Crowdsourcing within Crisis Communications

Crowdsourcing allows individuals to contribute and create information surrounding a topic or issue and upload the results to a centralized location. Crowdsourcing evolved from the corporate world as companies asked their customers and influencers their thoughts and ideas surrounding a question or issue that was facing the brand in question. Crowdsourcing and mobile technologies are integrated together in new media communication practices. A recent example of B2B crowdsourcing practices can be used in a formulation of areas of research and contest-driven marketing campaigns.  One example recently has been how McDonald’s and Razorfish created the crowsourcing campaign in Germany to celebrate its 40th Anniversary.  The “Mein Burger,” focused on encouraging others to create the first crowdsourced burger in Germany.

Smartphones and tablets have allowed users to be connected through the Internet by way of various apps or web browsers. Mobile devices have allowed individuals to be able to generate information shared with an individual person or with a mass audience group through this communication platform.  One of the classic uses of crowdsourcing within a crisis situation was with Ushandi.  Ushandi is an online project that allows users to send information pertaining to a crisis (ex. updates, geolocation information, photos, and videos) to a centralized location online.

Gamification & Crisis Communications

Gamification principles being implemented for emergency situations and preparedness is SF Heroes , which was created by the San Francisco Department of Emergency Management in partnership with two companies specializing in gamification technologies and platforms. Another example of gamification related to risk is the U.S. Department of State’s brand new social media gaming contest, which tests ways social media and open source data can be used to track terrorists and locate missing children. Tag Challenge, the social media game, will be (was) played by people in Washington D.C., New York, London, Stockholm, Sweden, and Bratislava, Slovakia on March 31, 2011. Gamification inspired crisis training also provides feedback to the organization about how effective their crisis team would be in a given situation, which would provide them with the evidence they would need to adapt and reassess their team members. Since this technology is coordinated with mobile devices, crisis communicators can bring their training with them on the go.

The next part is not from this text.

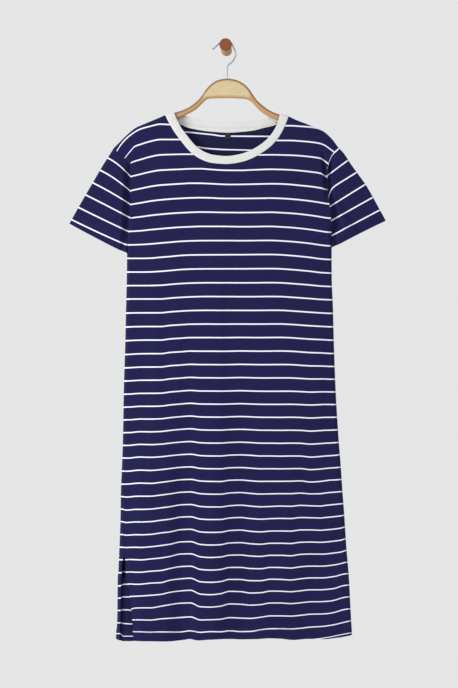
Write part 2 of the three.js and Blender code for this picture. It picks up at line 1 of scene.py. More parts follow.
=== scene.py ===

As emerging technologies become integrated into daily social and business communication practices, these emerging tools and specializations need to become a focus of discussion within risk and crisis communication. These specializations should be incorporated into risk and crisis communication training, education, and simulation exercises for practitioners.

In addition to having access to real-time information about a crisis, audiences involved in this situation would also have the power to create, collaborate, and help others, leading to a sense self-efficacy and of control over their actions in this highly tense situation. Crowdsourcing practices in particular would allow users to attain a sense of control through helping others virtually, while reducing the efforts by the crisis communicators and first responders on the crisis scene. Gamification within mobile technologies for risk and crisis communication professionals can open a window of opportunity as well raising some challenges.

Challenges such as facing a rapidly evolving communication medium, the 24/7 pace mentality of communication via digital platforms, and risks associated with the lack of understanding or time to formulate policies can raise concerns regarding these new technologies. Yet, these challenges can be addressed by communicators if they view these issues as a chance to explore mobile devices to educate themselves and gain first-hand with these emerging technologies.


Karen Freberg is an assistant professor in Strategic Communications at the University of Louisville and also is an Adjunct Faculty member for West Virginia University in the Integrated Marketing Communications (IMC) Graduate Online program. Her research areas are in public relations, social media, and crisis communications.  She writes on these topics on her blog titled Karen’s PR & Social Media Blog (www.karenfreberg.com/blog) and on Twitter (@kfreberg).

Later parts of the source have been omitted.